Can you guys help identify exactly which variety of Ancistrus this is ? Appreciate it !! Thanks !!!

Alden


----------



## solar-ton (Aug 15, 2005)

its a starry night pleco .


----------



## Lara (Sep 4, 2005)

How can you tell? and do you know the botanical name?


----------



## Barbie (Jan 22, 2005)

Have to disagree here. That is not a starry night pleco. A starry night pleco has a deep brown, almost black background with vivid white spots and edging to their fins. Your fish is most likely Ancistrus triradiatus, or Ancistrus sp. 3 (http://www.planetcatfish.com). A very nice male. Congratulations.

Barbie


----------



## wildtiger (Jun 8, 2005)

I have to agree with Barbie on this one. Most people would say it's a common bristlenose.


----------



## Fishnut2 (Jan 18, 2005)

I agree with Barbie as well. Definetely not a starry night (L-183). Most likely a Ancistrus sp. (Common BN)


----------



## Jonno (May 22, 2005)

Fishnut2 said:


> I agree with Barbie as well. Definetely not a starry night (L-183). Most likely a Ancistrus sp. (Common BN)

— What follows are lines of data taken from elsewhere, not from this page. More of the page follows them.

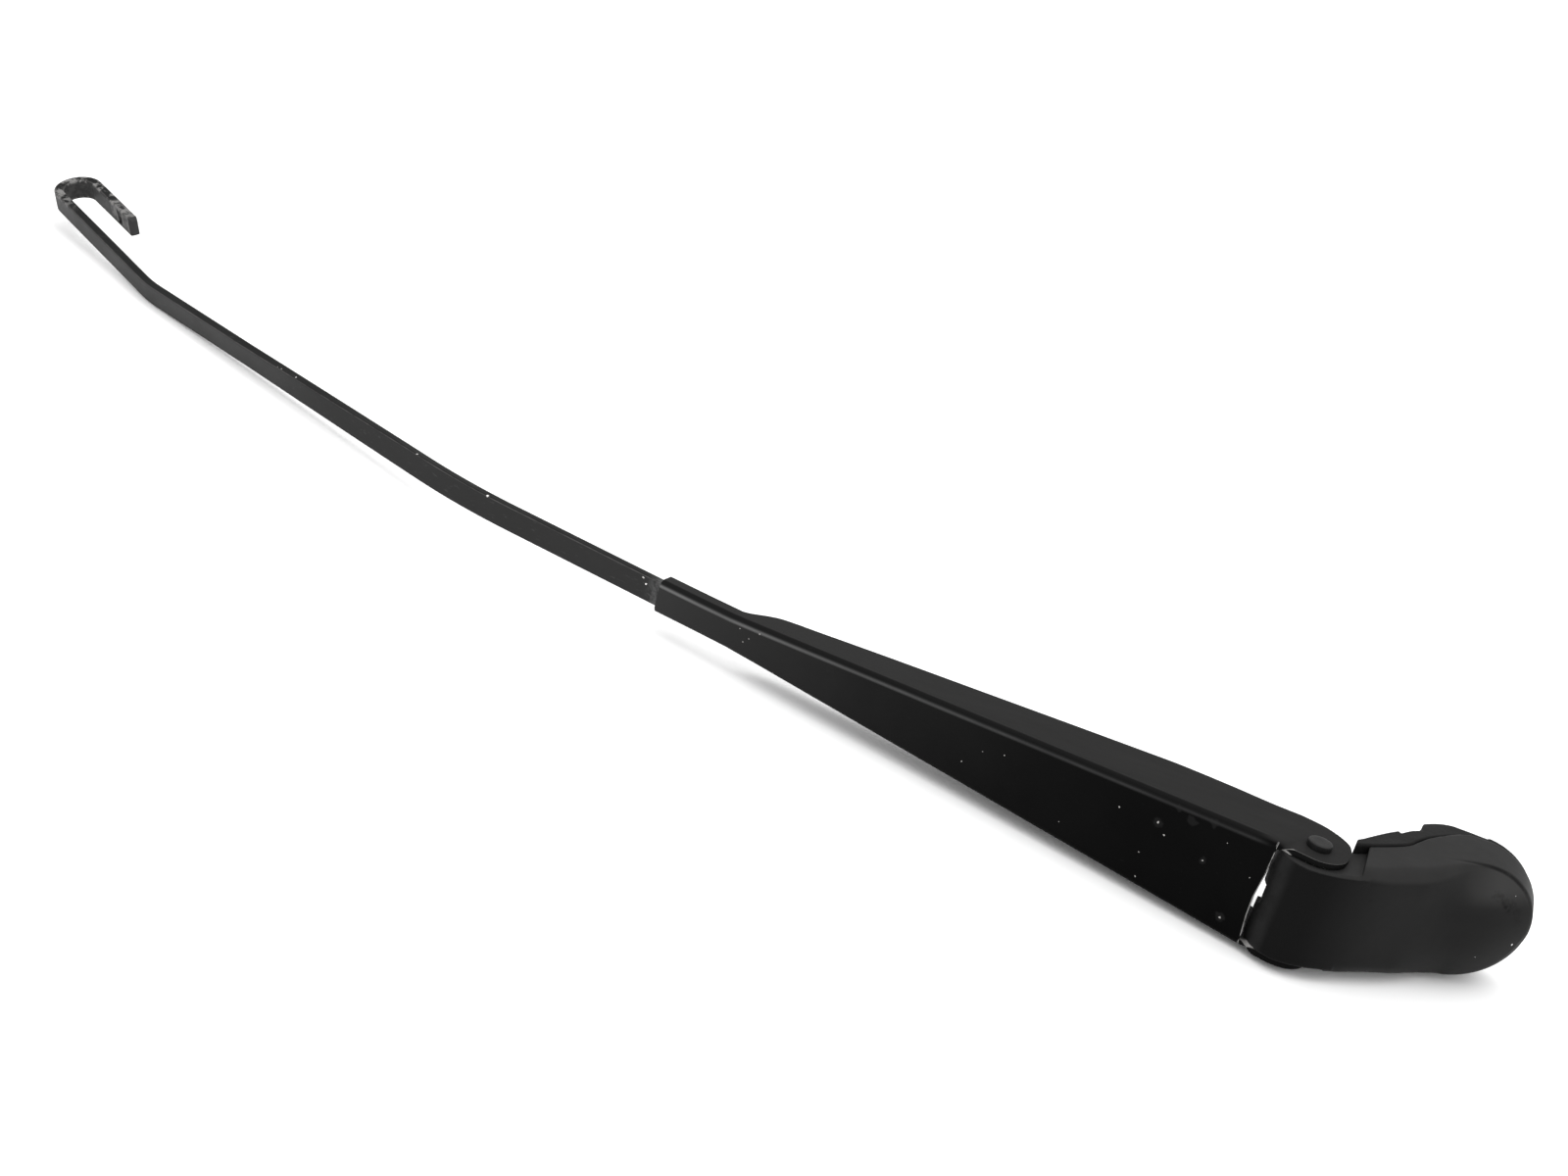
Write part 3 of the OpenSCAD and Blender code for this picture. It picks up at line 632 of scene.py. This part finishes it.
# ------------------------------------------------------------------ materials
class Mat:
    """Small helper that lays out a procedural material."""

    def __init__(self, name, rough=0.5, metal=0.0, spec=0.5):
        self.m = bpy.data.materials.new(name)
        self.m.use_nodes = True
        self.nt = self.m.node_tree
        self.b = self.nt.nodes["Principled BSDF"]
        self.b.inputs["Metallic"].default_value = metal
        self.b.inputs["Roughness"].default_value = rough
        self.b.inputs["Specular IOR Level"].default_value = spec
        self.co = self.n("ShaderNodeTexCoord").outputs["Object"]
        self.geo = None
        self.heights = []

    def n(self, kind):
        return self.nt.nodes.new(kind)

    def put(self, sock, val):
        if isinstance(val, bpy.types.NodeSocket):
            self.nt.links.new(val, sock)
        else:
            sock.default_value = val

    def noise(self, scale, detail=4.0, rough=0.55, distort=0.0, vec=None):
        t = self.n("ShaderNodeTexNoise")
        t.inputs["Scale"].default_value = scale
        t.inputs["Detail"].default_value = detail
        t.inputs["Roughness"].default_value = rough
        t.inputs["Distortion"].default_value = distort
        self.put(t.inputs["Vector"], vec or self.co)
        return t.outputs["Fac"]

    def stretched(self, scale):
        """Coordinates scaled differently along each axis of the arm."""
        mp = self.n("ShaderNodeMapping")
        mp.inputs["Rotation"].default_value = (0, 0, math.radians(10))
        mp.inputs["Scale"].default_value = scale
        self.put(mp.inputs["Vector"], self.co)
        return mp.outputs["Vector"]

    def remap(self, v, a, b, c=0.0, d=1.0, smooth=False):
        r = self.n("ShaderNodeMapRange")
        if smooth:
            r.interpolation_type = "SMOOTHSTEP"
        self.put(r.inputs["Value"], v)
        for k, x in (("From Min", a), ("From Max", b), ("To Min", c), ("To Max", d)):
            r.inputs[k].default_value = x
        return r.outputs["Result"]

    def math(self, op, a, b=0.0, clamp=False):
        x = self.n("ShaderNodeMath")
        x.operation = op
        x.use_clamp = clamp
        self.put(x.inputs[0], a)
        self.put(x.inputs[1], b)
        return x.outputs[0]

    def mix(self, fac, a, b):
        x = self.n("ShaderNodeMix")
        x.data_type = "RGBA"
        self.put(x.inputs["Factor"], fac)
        self.put(x.inputs[6], tuple(a) + (1,) if isinstance(a, tuple) and len(a) == 3 else a)
        self.put(x.inputs[7], tuple(b) + (1,) if isinstance(b, tuple) and len(b) == 3 else b)
        return x.outputs[2]

    def sep(self, vec):
        s = self.n("ShaderNodeSeparateXYZ")
        self.put(s.inputs[0], vec)
        return s.outputs

    def normal_z(self):
        g = self.n("ShaderNodeNewGeometry")
        return self.sep(g.outputs["Normal"])["Z"]

    def attr(self, name):
        a = self.n("ShaderNodeAttribute")
        a.attribute_name = name
        return a.outputs["Fac"]

    def spots(self, pts, wobble=0.0006, scale=1500.0):
        """Small marks at given places: (row-frame x, y, z, radius) in metres."""
        nz = self.n("ShaderNodeTexNoise")
        nz.inputs["Scale"].default_value = scale
        nz.inputs["Detail"].default_value = 2.0
        self.put(nz.inputs["Vector"], self.co)
        off = self.n("ShaderNodeVectorMath")
        off.operation = "MULTIPLY_ADD"
        self.put(off.inputs[0], nz.outputs["Color"])
        off.inputs[1].default_value = (wobble * 2,) * 3
        self.put(off.inputs[2], self.co)
        out = None
        for x, y, z, r in pts:
            d = self.n("ShaderNodeVectorMath")
            d.operation = "DISTANCE"
            self.put(d.inputs[0], off.outputs[0])
            d.inputs[1].default_value = (x + wobble, y + wobble, z + wobble)
            v = self.remap(d.outputs["Value"], r * 1.15, r * 0.75, 0, 1)
            out = v if out is None else self.math("MAXIMUM", out, v)
        return out

    def bump(self, height, strength, dist):
        b = self.n("ShaderNodeBump")
        b.inputs["Strength"].default_value = strength
        b.inputs["Distance"].default_value = dist
        self.put(b.inputs["Height"], height)
        if self.heights:
            self.put(b.inputs["Normal"], self.heights[-1])
        self.heights.append(b.outputs["Normal"])
        self.put(self.b.inputs["Normal"], b.outputs["Normal"])

    def finish(self, colour, rough):
        self.put(self.b.inputs["Base Color"], colour)
        self.put(self.b.inputs["Roughness"], rough)
        return self.m


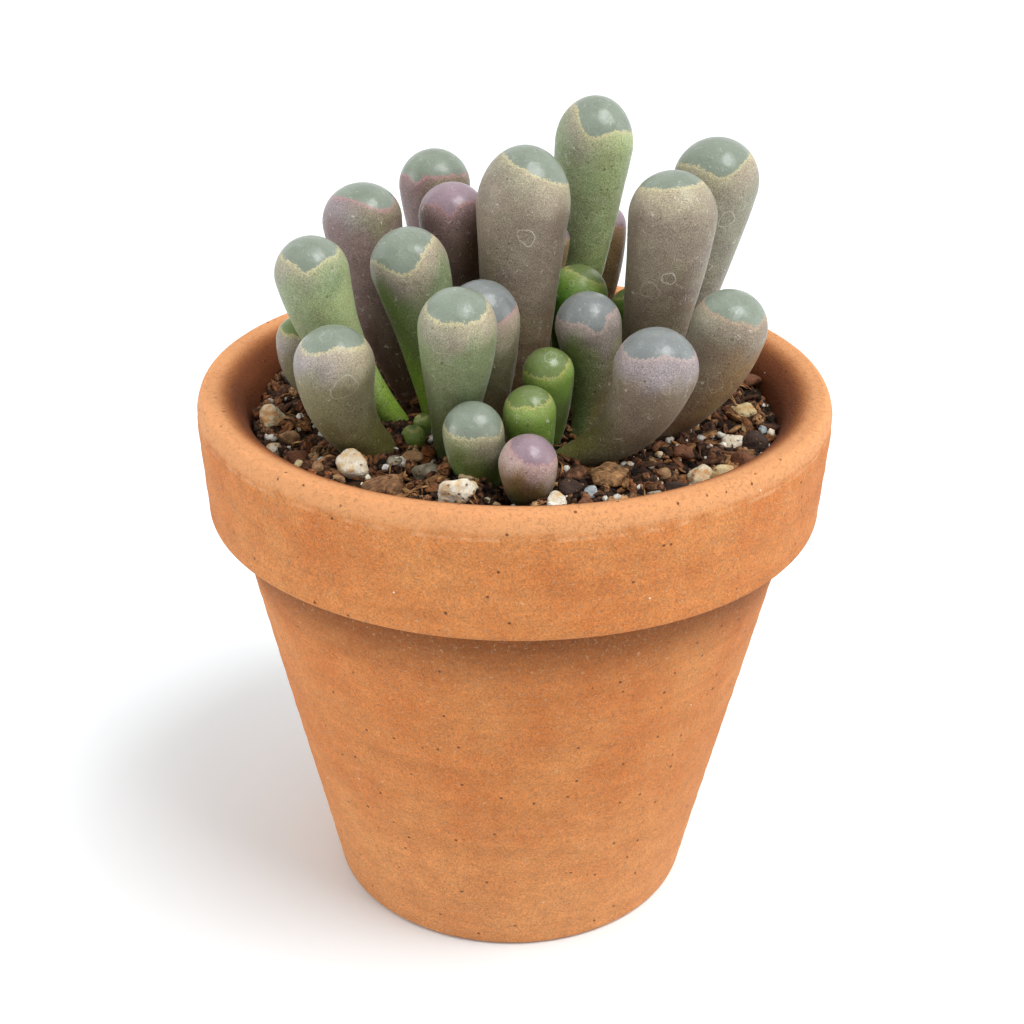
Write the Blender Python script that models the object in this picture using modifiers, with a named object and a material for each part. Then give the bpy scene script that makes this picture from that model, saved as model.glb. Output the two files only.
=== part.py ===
"""Potted baby toes: a clump of club shaped window leaves in a small terracotta pot.

Lengths are in millimetres and become metres where a mesh is made. The origin is the middle of the
pot's base, +Z is up, and the clump's front faces -Y.
"""

import math
import random
from typing import NamedTuple

import bmesh
import bpy
from mathutils import Vector

MM = 0.001
GAP = 0.3

# Pot, turned
POT_HEIGHT = 58.0
LIP_RADIUS = 32.5
COLLAR_FOOT_RADIUS = 31.9
COLLAR_FOOT_HEIGHT = 45.1
WALL_TOP_RADIUS = 29.4
BASE_RADIUS = 19.8
BASE_EDGE = 0.8
LIP_CREST_RADIUS = 31.5
LIP_OUTER_DROP = 2.5
LIP_INNER_DROP = 3.3
LIP_INNER_START = 12
COLLAR_ROUND = 0.7
COLLAR_FILLET = 0.5
WALL = 4.1
FLOOR = 4.0
FLOOR_FILLET = 1.2
DRAIN_RADIUS = 4.2
POT_SIDES = 48
LIP_OUTER_STEPS = 5
LIP_INNER_STEPS = 5
COLLAR_STEPS = 2

# Soil: a low dome, with stones drawn at random over a round field
SOIL_EDGE_HEIGHT = 54.4
SOIL_RISE = 0.6
SOIL_HEIGHT = 54.8
SOIL_SIDES = 36
SOIL_DOME_STEPS = 5
STONE_COUNT = 24
STONE_SEED = 11
STONE_FIELD = 26.2
STONE_WIDTHS = (1.3, 2.4)
STONE_DEPTH_SHARES = (0.7, 1.0)
STONE_HEIGHT_SHARES = (0.6, 0.9)
STONE_SPACING = 0.45
STONE_PROUD = 0.12
STONE_ROUGHNESS = 0.12

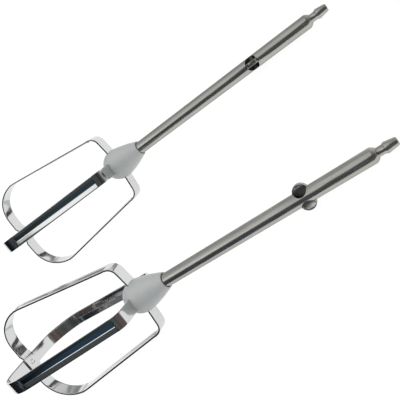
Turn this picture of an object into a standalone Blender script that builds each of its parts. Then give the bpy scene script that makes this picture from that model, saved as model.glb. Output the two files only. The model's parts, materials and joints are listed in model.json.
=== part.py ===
"""Pair of hand-mixer beaters lying side by side.

Each beater is built upright in its own frame: +Z runs up the shaft to the drive tip, and the two
blade loops cross at the frame's origin. The inner loop lies in the frame's XZ plane and the outer
loop in its YZ plane. An empty then lays each beater on the table, resting on two blades and the
shaft, with the shaft along +X.
"""

import math

import bmesh
import bpy
from mathutils import Matrix, Vector

MM = 0.001

# Shaft, measured up from the crossing of the loops (all driving dimensions in millimetres)
ROD_RADIUS = 3.0
ROD_FOOT = 79.9
ROD_TOP = 189.9
NECK_FOOT = 191.3
NECK_TOP = 193.5
HEAD_WIDEST = 194.4
TIP_END = 198.7
CHAMFER_RADIUS = 2.1
NECK_RADIUS = 1.7
HEAD_RADIUS = 2.15
TIP_RADIUS = 1.6
SPIGOT_RADIUS = 2.0
RIVET_RADIUS = 3.0
RIVET_TOP = 77.4
RIVET_FOOT = 76.2

# Drive ears, pinched out of the shaft between two round punches
EAR_HEIGHT = 162.7
EAR_REACH = 5.4
EAR_RADIUS = 3.1
EAR_WEB = 1.4
PUNCH_RADIUS = 2.9
PUNCH_OFFSET = 3.85
PUNCH_CLEAR = 0.03  # each punch stops this far off the ear's own face
PUNCH_LENGTH = 6.0

# Blade loops, bent from flat strip with a pressed channel along each arm
STRIP_WIDTH = 6.3
STRIP_THICK = 0.8
CHANNEL_DEPTH = 0.5
CHANNEL_HALF = 2.3
CHANNEL_TOP = 73.0
CHANNEL_FOOT = 18.0
SHOULDER_OUT = 17.4
BEND_RADIUS = 4.4
BELLY_OUT = 26.3
BELLY_HEIGHT = 13.5
BELLY_RADIUS = 21.0
HEEL_OUT = 18.4
HEEL_HEIGHT = 0.4
HEEL_RADIUS = 13.7
JOGGLE_INNER = 3.5
JOGGLE_OUTER = 5.2
INNER_TOP = 79.2
INNER_SHOULDER = 77.9
INNER_CROSSING = 1.1
OUTER_TOP = 78.1
OUTER_SHOULDER = 77.4
OUTER_CROSSING = 0.0
EYE_RADIUS = 2.3

# Moulded collar: (radius, height) down its outer side
COLLAR_PROFILE = (
    (3.45, 94.2),
    (3.8, 93.9),
    (4.6, 91.5),
    (5.65, 88.4),
    (6.5, 85.4),
    (7.2, 82.4),
    (7.6, 80.0),
    (7.65, 78.6),
    (7.4, 77.1),
    (6.9, 75.7),
    (6.0, 74.2),
    (5.0, 73.1),
    (3.8, 72.2),
    (2.1, 71.5),
)
COLLAR_FOOT = 71.3
COLLAR_BORE = 3.3
COLLAR_BORE_FOOT = 75.9
GAP = 0.3

# How the pair lies on the table: where each crossing stands, and the second one's turn
FIRST_BEATER = (-98.0, 35.8)
SECOND_BEATER = (-98.15, -36.75)
SECOND_YAW = math.radians(1.5)

AROUND = 48


def clear_scene():
    for obj in list(bpy.data.objects):
        bpy.data.objects.remove(obj, do_unlink=True)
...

I differently agrea with fishnut it seems like a Common BN the colouring and spots exactly wat my common one looks like!


----------



## fishfreaks (Jan 19, 2005)

Is this just a very mature BN? The bristles are longer then I have seen before.


----------



## heatherhoge (Nov 13, 2005)

good place to look and compair names of cats and plecos is planetcatfish.com great website to identify and get l numbers


----------